Avan Katoghike Church, Yerevan, Armenia
Avan Katoghike Church played a great role in the development of Early Medieval Armenian architecture. There is no accurate information in historical chronicles regarding to the date of construction and the name of the architect-constructor.
After the second division of Armenia in 591, Avan which was situated in the Byzantine part of the country, by the order of Emperor Maurice (ruled 582-602) became the residence of the rival-Catholicos Hovhan Bagarantsi. According to the VII century Armenian bishop and historian Sebeos, Katoghike and the ruined palaces nearby were erected by Hovhan Bagarantsi. There is no other data about the church. Toros Toramanian considered that the architectural decisions for the church have been dictated by the priests. In the Middle Ages priests acquired knowledge in architecture during their education. As far as there is no clear information about the construction of the church K.Ghafadaryan suggested that it was constructed before Catholicos Bagarantsi's accession in 591. Toramanian considered that the monument was constructed in the II half of the VI century because of the design features. The church belongs to the Armenian architectural type of central-domed structures. From the outside it is a rectangle stretched from the west to east. The outer rectangular and the inner cruciform design forms four rooms with rotund bases in the corners covered with domes.
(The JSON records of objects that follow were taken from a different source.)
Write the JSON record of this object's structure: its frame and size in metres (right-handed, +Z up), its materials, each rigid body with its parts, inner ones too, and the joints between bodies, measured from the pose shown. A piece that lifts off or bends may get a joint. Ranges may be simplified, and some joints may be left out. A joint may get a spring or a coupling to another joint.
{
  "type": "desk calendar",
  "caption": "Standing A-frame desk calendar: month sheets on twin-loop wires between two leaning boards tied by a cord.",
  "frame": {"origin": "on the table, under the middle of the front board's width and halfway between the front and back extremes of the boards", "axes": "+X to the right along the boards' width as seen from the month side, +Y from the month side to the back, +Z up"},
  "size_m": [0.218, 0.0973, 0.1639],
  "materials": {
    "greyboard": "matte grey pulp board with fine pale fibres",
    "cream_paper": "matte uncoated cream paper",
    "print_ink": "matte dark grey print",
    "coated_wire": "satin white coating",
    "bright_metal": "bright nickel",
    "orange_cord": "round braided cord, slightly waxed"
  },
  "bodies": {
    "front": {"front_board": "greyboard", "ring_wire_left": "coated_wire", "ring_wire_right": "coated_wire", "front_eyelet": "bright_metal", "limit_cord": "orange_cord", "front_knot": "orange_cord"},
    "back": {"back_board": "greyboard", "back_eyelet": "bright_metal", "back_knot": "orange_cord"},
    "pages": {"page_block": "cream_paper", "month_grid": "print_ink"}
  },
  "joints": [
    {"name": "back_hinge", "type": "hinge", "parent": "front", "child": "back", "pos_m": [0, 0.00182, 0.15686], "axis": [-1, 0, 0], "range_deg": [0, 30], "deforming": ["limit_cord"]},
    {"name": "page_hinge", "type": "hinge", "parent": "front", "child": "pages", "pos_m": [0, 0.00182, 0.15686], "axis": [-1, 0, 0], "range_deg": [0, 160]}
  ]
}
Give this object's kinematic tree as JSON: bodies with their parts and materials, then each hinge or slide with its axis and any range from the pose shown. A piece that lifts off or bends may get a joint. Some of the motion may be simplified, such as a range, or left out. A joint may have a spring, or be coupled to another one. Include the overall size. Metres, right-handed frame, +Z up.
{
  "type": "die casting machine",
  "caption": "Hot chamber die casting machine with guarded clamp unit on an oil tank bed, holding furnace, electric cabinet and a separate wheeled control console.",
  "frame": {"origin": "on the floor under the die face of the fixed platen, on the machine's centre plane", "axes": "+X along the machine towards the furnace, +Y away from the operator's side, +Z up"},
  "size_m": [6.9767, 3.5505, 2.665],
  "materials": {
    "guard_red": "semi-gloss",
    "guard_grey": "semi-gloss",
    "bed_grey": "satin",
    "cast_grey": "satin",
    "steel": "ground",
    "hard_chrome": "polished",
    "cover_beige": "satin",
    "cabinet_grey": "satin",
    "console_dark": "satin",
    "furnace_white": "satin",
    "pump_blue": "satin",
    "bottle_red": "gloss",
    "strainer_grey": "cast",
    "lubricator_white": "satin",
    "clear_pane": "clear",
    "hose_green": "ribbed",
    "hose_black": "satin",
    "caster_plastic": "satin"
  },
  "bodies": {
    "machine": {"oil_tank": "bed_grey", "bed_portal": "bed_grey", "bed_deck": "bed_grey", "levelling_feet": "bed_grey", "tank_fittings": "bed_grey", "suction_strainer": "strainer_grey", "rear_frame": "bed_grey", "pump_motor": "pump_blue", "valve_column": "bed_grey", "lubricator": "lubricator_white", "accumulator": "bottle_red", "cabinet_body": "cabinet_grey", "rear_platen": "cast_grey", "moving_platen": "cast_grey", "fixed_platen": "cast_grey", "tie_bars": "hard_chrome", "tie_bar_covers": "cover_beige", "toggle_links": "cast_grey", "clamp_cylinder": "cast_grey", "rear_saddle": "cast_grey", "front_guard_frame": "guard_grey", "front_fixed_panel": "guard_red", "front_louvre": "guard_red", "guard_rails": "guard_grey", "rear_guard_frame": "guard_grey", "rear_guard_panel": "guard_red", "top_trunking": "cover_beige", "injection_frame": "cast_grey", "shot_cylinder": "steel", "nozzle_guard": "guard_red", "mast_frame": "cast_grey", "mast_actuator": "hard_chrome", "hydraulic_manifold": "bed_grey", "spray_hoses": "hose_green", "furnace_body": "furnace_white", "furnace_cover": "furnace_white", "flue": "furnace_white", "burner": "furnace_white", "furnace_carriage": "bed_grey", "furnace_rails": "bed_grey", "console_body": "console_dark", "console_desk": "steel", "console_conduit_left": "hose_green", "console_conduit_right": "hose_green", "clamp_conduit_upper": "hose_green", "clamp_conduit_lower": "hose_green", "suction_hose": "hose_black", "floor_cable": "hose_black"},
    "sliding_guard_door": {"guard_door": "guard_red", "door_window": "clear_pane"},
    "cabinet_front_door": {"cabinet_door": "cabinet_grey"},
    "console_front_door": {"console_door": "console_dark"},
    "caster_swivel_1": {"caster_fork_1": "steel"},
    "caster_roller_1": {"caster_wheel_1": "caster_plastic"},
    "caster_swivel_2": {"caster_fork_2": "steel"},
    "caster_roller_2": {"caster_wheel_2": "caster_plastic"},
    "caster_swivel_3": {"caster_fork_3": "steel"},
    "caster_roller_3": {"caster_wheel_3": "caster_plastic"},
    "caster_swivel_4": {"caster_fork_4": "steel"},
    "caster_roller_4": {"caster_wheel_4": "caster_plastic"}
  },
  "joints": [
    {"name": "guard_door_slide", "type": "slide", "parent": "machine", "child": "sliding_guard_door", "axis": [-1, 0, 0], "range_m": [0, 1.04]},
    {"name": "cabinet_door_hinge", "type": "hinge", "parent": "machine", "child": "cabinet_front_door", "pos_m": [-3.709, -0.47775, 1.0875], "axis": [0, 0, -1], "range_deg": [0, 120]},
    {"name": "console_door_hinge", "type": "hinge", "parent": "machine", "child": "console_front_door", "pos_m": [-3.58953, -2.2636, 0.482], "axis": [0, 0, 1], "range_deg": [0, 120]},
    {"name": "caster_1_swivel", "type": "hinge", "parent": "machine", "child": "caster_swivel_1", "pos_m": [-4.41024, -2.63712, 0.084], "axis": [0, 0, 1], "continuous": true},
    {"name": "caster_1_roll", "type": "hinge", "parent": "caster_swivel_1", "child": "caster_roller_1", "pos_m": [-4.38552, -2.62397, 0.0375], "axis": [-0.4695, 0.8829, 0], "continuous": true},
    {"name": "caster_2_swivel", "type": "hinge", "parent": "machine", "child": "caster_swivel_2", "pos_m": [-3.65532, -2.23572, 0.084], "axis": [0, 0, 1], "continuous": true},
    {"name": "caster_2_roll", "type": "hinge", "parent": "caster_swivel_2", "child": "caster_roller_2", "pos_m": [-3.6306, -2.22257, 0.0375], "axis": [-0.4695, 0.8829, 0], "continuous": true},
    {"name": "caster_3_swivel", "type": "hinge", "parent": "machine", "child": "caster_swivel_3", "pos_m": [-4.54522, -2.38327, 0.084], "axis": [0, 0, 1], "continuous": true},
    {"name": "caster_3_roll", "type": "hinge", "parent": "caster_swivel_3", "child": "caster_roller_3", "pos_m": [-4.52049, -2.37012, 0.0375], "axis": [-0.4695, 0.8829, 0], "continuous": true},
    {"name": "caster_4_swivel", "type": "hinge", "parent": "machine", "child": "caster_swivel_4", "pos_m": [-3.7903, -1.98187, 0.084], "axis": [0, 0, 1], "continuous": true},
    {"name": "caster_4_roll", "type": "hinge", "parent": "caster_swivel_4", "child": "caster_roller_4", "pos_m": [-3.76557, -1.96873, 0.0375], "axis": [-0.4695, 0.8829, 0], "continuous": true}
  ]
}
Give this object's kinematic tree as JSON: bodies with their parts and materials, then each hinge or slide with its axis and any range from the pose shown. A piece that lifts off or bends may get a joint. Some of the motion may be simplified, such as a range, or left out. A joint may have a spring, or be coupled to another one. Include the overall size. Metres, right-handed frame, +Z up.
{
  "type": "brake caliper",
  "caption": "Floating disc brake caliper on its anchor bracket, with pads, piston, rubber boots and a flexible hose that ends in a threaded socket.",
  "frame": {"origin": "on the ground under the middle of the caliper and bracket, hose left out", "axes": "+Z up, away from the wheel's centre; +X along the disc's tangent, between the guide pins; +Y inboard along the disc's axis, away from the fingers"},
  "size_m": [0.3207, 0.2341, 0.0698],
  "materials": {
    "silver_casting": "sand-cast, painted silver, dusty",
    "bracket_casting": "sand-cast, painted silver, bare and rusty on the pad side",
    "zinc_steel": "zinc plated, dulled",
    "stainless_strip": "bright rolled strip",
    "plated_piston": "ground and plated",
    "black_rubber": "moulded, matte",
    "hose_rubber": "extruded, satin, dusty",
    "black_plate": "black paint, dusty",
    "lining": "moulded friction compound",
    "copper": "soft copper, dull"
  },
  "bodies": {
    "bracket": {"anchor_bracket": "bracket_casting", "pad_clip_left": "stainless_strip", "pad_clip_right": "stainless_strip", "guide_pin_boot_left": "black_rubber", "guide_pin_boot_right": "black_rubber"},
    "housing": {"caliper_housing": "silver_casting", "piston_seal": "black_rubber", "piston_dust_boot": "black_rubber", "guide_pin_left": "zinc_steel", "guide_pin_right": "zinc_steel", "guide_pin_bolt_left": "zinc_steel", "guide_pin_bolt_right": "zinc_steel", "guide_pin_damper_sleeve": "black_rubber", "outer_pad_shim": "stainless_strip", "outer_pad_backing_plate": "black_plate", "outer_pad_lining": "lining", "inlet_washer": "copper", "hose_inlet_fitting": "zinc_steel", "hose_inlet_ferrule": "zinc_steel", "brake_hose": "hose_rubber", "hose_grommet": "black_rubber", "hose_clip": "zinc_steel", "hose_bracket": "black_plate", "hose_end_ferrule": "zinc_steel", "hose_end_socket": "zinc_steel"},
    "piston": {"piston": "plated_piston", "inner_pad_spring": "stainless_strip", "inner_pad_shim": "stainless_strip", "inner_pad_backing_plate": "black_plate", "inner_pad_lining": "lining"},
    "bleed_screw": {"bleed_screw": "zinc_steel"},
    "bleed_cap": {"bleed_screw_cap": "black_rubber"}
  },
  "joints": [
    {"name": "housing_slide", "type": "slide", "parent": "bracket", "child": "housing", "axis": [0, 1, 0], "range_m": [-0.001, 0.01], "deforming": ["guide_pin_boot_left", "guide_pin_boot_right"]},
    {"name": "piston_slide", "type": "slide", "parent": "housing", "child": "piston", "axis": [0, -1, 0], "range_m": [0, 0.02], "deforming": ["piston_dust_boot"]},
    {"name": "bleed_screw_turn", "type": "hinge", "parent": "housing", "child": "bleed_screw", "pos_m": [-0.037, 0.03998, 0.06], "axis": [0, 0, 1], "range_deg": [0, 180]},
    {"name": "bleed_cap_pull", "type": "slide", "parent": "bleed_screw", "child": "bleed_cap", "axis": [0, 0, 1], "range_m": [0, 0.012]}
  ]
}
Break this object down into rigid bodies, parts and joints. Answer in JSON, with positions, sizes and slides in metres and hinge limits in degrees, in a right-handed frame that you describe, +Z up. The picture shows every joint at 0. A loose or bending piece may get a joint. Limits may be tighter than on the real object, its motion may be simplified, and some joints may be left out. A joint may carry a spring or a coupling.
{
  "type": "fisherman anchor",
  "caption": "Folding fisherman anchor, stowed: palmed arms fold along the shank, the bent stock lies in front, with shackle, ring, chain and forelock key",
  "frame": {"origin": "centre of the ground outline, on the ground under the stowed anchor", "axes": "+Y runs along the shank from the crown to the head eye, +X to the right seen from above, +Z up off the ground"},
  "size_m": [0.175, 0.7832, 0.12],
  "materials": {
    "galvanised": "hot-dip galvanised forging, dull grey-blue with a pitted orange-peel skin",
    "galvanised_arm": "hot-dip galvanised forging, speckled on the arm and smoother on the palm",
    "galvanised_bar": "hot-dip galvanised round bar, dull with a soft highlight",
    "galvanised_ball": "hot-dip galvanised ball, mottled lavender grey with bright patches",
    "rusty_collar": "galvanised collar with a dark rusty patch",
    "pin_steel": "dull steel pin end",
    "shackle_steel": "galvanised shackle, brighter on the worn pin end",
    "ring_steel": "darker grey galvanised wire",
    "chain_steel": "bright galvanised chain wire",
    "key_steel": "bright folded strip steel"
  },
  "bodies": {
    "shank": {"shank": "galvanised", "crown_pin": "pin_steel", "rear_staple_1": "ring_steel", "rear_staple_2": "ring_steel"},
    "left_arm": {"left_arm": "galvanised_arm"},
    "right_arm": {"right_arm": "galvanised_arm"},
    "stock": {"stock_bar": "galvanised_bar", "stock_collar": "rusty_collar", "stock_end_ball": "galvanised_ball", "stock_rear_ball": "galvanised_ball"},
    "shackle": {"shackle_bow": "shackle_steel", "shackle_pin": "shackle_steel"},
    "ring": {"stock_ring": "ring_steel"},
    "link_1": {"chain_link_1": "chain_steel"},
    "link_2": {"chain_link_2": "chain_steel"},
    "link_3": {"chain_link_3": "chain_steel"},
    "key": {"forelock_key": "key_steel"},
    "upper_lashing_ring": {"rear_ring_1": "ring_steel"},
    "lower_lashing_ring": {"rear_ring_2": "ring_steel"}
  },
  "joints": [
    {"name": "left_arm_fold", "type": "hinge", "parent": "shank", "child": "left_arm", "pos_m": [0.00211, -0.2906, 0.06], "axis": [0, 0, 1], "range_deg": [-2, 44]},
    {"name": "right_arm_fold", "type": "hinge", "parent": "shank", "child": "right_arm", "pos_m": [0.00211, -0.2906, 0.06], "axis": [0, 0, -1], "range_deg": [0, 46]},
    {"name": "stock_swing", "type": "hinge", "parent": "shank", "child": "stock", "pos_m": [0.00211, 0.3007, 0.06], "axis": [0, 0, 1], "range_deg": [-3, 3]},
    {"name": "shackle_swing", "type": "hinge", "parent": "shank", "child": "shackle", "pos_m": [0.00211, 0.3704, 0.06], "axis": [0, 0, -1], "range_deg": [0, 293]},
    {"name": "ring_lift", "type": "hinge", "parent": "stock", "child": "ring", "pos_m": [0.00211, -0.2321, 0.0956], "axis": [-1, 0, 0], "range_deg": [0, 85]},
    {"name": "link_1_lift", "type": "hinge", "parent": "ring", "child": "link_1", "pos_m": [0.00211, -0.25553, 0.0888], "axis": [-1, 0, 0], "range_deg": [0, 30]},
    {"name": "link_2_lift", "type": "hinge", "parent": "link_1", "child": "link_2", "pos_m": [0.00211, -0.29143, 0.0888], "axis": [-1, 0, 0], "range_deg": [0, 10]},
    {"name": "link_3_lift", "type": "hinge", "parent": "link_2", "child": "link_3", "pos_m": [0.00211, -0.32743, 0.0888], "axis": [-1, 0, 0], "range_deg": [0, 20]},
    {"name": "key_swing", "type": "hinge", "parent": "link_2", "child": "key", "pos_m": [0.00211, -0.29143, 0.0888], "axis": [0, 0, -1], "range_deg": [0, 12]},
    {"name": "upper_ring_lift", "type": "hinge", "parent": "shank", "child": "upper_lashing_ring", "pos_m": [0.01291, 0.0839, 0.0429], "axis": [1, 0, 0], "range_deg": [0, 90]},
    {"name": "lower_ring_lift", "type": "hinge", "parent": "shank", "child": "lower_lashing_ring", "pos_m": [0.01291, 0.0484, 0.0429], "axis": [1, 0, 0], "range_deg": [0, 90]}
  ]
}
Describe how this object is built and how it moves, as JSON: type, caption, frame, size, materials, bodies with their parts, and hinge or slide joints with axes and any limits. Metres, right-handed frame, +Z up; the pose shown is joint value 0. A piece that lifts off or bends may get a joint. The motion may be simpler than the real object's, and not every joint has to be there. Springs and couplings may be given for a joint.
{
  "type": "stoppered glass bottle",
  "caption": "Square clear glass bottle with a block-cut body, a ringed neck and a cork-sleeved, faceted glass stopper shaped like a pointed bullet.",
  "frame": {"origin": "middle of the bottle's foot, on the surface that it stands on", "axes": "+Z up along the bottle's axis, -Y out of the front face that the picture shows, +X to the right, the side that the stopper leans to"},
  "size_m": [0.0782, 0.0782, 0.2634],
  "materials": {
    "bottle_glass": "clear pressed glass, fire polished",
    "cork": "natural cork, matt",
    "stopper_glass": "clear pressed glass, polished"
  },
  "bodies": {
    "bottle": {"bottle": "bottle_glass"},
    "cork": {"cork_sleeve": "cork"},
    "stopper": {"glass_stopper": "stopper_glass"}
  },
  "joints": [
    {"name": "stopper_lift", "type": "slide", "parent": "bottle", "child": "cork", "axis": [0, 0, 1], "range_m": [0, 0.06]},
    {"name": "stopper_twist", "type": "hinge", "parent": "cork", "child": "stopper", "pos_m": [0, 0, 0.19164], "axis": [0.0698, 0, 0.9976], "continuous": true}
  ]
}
Nowadays the monastery is partly destroyed and it is impossible to fully understand the structure of the roof. Toramanyan believed that the roofless church once was a five-domed church which makes it more valuable and priceless for architecture history. As the church of Avan was constructed in the 80’s of the VI century it made the church the first central-domed church with five cupolas and is the origin of this type of churches. The plan with its complete composition didn’t have any predecessor. It is not known whether the architects followed the proportional rules or not, but during the research there were found many regularities, functional connections and dependencies, and also parts of buildings where the golden section was obviously applied. The historian Marutyan suggested that Avan’s church was dedicated to the Apostles as in the case of the five-domed church of the holy Apostles in Constantinople (536-550).
Subsequently it was renamed S. Hovhannes, but the locals call it Tsiranavor ("apricot-colored") .
The church was in ruins until it was partially restored in 1941. Further works were done in 1968.